Ma c’è anche una traccia in più, un dettaglio che apre scenari inediti. Il flauto, ha spiegato il giornalista Fiore De Rienzo contattato dal misterioso testimone, si trovava sotto una formella raffigurante una stazione della Via Crucis, in un cunicolo o anfratto che quindi potrebbe avere a che fare con luoghi sacri. Cosa c’entra la Settimana Santa? È anche questo un segnale, un messaggio in codice?

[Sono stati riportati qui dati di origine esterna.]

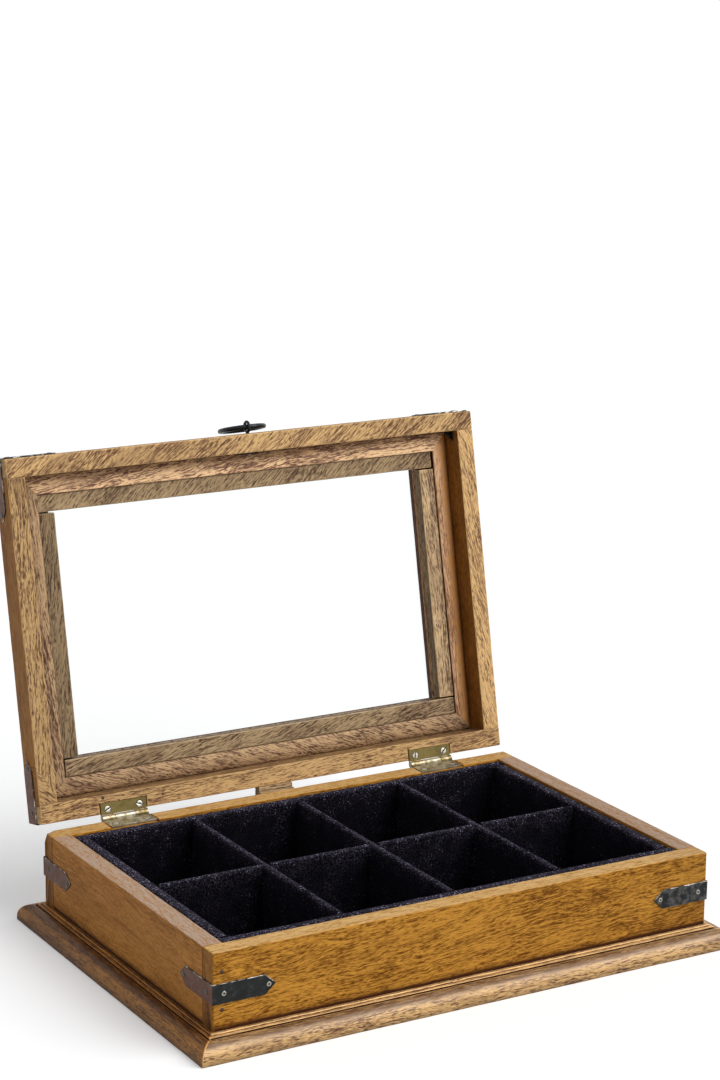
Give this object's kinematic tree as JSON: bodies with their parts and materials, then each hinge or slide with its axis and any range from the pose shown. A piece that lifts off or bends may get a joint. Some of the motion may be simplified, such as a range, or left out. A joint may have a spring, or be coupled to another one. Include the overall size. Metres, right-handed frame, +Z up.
{
  "type": "compartment box with glazed lid",
  "caption": "Low wooden box with a moulded plinth, velvet-lined compartments and a hinged lid framed around a glass pane, with iron corner straps and a ring pull.",
  "frame": {"origin": "centre of the plinth's footprint on the floor, under the middle of the body", "axes": "+X along the hinge line, to the right seen from the front; +Y to the hinged back; +Z up; the lid stands open at its stop"},
  "size_m": [0.3254, 0.2935, 0.2598],
  "materials": {
    "wood_body": "satin varnish over streaked mid-brown hardwood",
    "wood_side": "satin varnish over plainer brown hardwood",
    "wood_plinth": "satin varnish, worn on the edges",
    "wood_base": "plain unvarnished board",
    "wood_lid": "satin varnish over light tan hardwood",
    "wood_moulding": "satin varnish over red-brown hardwood",
    "wood_stop": "dull varnish",
    "velvet": "short-pile velvet over board",
    "glass": "clear float glass",
    "iron": "blackened sheet iron with bright worn edges",
    "iron_wire": "black wire with a soft shine",
    "brass": "dulled olive brass",
    "screw_metal": "bright worn screw heads",
    "pin_metal": "drawn wire"
  },
  "bodies": {
    "box": {"front_wall": "wood_body", "back_wall": "wood_body", "left_wall": "wood_side", "right_wall": "wood_side", "base_panel": "wood_base", "front_plinth": "wood_plinth", "back_plinth": "wood_plinth", "left_plinth": "wood_plinth", "right_plinth": "wood_plinth", "tray_floor": "velvet", "tray_front": "velvet", "tray_back": "velvet", "tray_left": "velvet", "tray_right": "velvet", "long_divider": "velvet", "cross_divider_left": "velvet", "cross_divider_middle": "velvet", "cross_divider_right": "velvet", "box_strap_front_left": "iron", "box_strap_front_right": "iron", "box_strap_back_right": "iron", "box_strap_back_left": "iron", "box_strap_nails": "iron", "left_hinge_box_leaf": "brass", "left_hinge_pin": "pin_metal", "right_hinge_box_leaf": "brass", "right_hinge_pin": "pin_metal", "box_hinge_screws": "screw_metal", "box_stop": "wood_stop"},
    "lid": {"lid_front_rail": "wood_lid", "lid_back_rail": "wood_lid", "lid_left_rail": "wood_lid", "lid_left_patch": "wood_lid", "lid_right_rail": "wood_lid", "lid_front_moulding": "wood_moulding", "lid_back_moulding": "wood_moulding", "lid_left_moulding": "wood_moulding", "lid_right_moulding": "wood_moulding", "glass_pane": "glass", "front_bead": "wood_lid", "back_bead": "wood_lid", "left_bead": "wood_lid", "right_bead": "wood_lid", "lid_strap_front_left": "iron", "lid_strap_front_right": "iron", "lid_strap_back_right": "iron", "lid_strap_back_left": "iron", "lid_strap_nails": "iron", "left_hinge_lid_leaf": "brass", "right_hinge_lid_leaf": "brass", "lid_hinge_screws": "screw_metal", "lid_stop": "wood_stop", "pull_pin": "iron_wire"},
    "ring": {"pull_ring": "iron_wire"}
  },
  "joints": [
    {"name": "lid_hinge", "type": "hinge", "parent": "box", "child": "lid", "pos_m": [0, 0.10365, 0.0534], "axis": [1, 0, 0], "range_deg": [0, 101.5]},
    {"name": "ring_swing", "type": "hinge", "parent": "lid", "child": "ring", "pos_m": [0.004, 0.15449, 0.25613], "axis": [1, 0, 0], "range_deg": [0, 170]}
  ]
}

Ebbene, se si analizzano le rivendicazioni dell’estate 1983 emergono due fatti che, riletti oggi, porterebbero a rispondere di sì. Il primo è la telefonata all’Ansa del 4 settembre in cui il cosiddetto «Amerikano», l’uomo che chiamava a casa Orlandi e fornì prova di essere almeno in contatto con Emanuela (facendo ritrovare la tessera della scuola di musica e uno spartito), disse testualmente: «Nelle vicinanze della basilica di Santa Francesca Romana il pontefice celebra la Via Crucis». Particolare vero, tanto che i cronisti parlarono di un «messaggio criptato» diretto a personalità interne al Vaticano: in quegli anni il rito pasquale si concludeva proprio nella chiesa ai Fori, di fronte al Colosseo.

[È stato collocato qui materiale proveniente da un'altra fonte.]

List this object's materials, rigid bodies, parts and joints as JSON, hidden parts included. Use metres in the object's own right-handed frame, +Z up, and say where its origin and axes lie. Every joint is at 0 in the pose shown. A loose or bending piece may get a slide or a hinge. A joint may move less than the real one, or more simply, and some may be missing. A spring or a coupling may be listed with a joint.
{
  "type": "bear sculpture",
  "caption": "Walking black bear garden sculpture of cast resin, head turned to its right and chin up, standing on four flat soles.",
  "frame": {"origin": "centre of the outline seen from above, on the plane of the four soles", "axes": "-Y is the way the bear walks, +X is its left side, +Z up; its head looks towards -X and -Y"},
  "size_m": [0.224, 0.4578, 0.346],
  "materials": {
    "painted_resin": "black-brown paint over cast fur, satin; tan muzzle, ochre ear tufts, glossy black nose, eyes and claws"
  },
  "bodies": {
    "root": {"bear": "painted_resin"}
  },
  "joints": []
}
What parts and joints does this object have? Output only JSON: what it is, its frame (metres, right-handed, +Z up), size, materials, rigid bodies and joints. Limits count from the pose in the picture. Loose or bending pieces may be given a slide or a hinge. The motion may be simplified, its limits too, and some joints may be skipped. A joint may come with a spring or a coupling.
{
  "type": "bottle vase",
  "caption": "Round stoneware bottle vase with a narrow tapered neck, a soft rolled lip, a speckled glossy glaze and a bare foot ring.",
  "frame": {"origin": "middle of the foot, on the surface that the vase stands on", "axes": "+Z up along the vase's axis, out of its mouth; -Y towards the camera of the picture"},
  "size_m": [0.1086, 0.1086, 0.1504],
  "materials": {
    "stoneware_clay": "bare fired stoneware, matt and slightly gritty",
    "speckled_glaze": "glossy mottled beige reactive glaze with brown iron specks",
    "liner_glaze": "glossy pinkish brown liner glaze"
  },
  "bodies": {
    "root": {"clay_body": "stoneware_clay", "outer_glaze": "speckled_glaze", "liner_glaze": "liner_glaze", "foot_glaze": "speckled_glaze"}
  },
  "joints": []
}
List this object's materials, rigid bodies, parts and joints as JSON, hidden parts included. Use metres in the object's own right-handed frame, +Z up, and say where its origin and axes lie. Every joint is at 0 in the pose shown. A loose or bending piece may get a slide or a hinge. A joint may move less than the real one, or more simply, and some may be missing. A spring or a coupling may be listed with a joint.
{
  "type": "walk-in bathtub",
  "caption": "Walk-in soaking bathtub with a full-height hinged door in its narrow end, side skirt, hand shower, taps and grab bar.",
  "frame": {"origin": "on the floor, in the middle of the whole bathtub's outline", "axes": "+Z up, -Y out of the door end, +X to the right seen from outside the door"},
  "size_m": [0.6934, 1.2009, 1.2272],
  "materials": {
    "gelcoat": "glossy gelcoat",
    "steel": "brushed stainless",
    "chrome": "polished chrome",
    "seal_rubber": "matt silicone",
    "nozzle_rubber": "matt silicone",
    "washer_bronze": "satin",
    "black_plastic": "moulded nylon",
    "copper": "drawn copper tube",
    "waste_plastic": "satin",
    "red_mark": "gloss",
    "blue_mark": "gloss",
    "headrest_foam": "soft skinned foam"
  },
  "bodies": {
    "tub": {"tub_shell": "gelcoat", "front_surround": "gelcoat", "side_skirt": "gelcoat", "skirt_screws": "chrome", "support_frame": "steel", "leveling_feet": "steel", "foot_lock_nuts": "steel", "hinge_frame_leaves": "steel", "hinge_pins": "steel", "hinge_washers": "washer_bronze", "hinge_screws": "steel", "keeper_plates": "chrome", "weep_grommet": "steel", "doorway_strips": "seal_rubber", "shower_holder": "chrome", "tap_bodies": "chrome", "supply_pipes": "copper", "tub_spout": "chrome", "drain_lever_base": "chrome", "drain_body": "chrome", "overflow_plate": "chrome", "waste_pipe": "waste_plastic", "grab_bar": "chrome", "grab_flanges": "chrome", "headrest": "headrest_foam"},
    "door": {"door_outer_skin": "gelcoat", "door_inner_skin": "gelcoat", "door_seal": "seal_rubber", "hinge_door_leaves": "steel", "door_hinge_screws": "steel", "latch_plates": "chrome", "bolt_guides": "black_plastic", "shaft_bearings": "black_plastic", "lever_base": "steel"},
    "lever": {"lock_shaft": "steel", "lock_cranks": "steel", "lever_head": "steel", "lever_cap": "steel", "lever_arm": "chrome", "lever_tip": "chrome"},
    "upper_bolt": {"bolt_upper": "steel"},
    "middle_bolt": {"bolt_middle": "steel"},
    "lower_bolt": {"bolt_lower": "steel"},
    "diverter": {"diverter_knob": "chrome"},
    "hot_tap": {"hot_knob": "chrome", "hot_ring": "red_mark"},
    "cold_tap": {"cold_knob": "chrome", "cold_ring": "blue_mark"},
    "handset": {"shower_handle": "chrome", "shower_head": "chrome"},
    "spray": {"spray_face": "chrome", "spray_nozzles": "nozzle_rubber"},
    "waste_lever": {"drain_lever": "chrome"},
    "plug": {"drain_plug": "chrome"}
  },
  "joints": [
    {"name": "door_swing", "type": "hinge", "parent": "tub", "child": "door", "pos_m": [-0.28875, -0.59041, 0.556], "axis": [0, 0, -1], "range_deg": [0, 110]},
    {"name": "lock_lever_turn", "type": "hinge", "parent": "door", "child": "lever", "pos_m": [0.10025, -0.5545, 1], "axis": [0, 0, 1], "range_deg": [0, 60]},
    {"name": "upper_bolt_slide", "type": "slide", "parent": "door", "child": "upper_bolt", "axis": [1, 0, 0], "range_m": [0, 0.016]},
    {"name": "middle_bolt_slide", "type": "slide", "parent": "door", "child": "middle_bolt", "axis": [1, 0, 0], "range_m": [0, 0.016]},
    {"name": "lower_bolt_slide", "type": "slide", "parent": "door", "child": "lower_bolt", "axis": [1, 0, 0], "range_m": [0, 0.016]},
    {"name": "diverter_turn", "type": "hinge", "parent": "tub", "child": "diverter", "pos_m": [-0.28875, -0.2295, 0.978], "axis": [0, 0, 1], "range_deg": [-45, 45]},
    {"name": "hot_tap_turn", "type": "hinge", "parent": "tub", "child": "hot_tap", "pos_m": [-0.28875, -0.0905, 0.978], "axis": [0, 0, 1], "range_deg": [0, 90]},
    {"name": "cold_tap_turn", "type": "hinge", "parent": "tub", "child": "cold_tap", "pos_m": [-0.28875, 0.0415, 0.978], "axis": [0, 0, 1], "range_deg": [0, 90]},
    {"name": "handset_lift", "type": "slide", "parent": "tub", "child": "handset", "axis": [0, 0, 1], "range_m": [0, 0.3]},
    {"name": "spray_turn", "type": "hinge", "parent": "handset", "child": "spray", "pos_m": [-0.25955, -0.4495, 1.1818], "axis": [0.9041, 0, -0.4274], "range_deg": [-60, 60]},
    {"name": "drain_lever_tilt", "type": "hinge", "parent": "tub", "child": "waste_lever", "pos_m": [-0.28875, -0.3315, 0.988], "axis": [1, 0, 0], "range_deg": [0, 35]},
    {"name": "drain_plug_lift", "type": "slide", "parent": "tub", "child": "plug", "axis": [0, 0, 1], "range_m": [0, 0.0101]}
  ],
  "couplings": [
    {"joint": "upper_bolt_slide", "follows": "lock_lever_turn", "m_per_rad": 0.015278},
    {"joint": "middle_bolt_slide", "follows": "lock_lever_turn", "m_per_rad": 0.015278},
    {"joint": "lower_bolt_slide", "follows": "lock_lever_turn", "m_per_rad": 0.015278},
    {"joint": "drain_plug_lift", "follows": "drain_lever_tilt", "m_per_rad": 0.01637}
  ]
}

Ma non basta: l’altro elemento che stabilisce una connessione con la formella è che l’ultimatum posto dai sequestratori, con cui l’«Amerikano» chiedeva la scarcerazione di Agca entro il 20 luglio ’83 in cambio della liberazione di Emanuela, di nuovo a Santa Francesca Romana faceva riferimento. La telefonata del 19 luglio, nell’immediata scadenza, non arrivò né alla famiglia né ai giornali, ma al centralino della basilica. E a rispondere fu un sacerdote. Un’anomalia mai spiegata che, comunque, fu presa sul serio: gli investigatori nei giorni seguenti perlustrarono l’area attorno alla chiesa, armati anche di pale, in cerca del corpo, e il padre fu convocato in caserma in attesa della «brutta notizia».

Un flauto, una formella della Via Crucis e gli inquietanti messaggi dell’«Amerikano», che il Sisde descrisse come «persona colta, raffinata, probabilmente legata ad ambienti ecclesiastici»: il giallo Orlandi, 10.879 giorni dopo quel maledetto 22 giugno, riparte dunque da qui.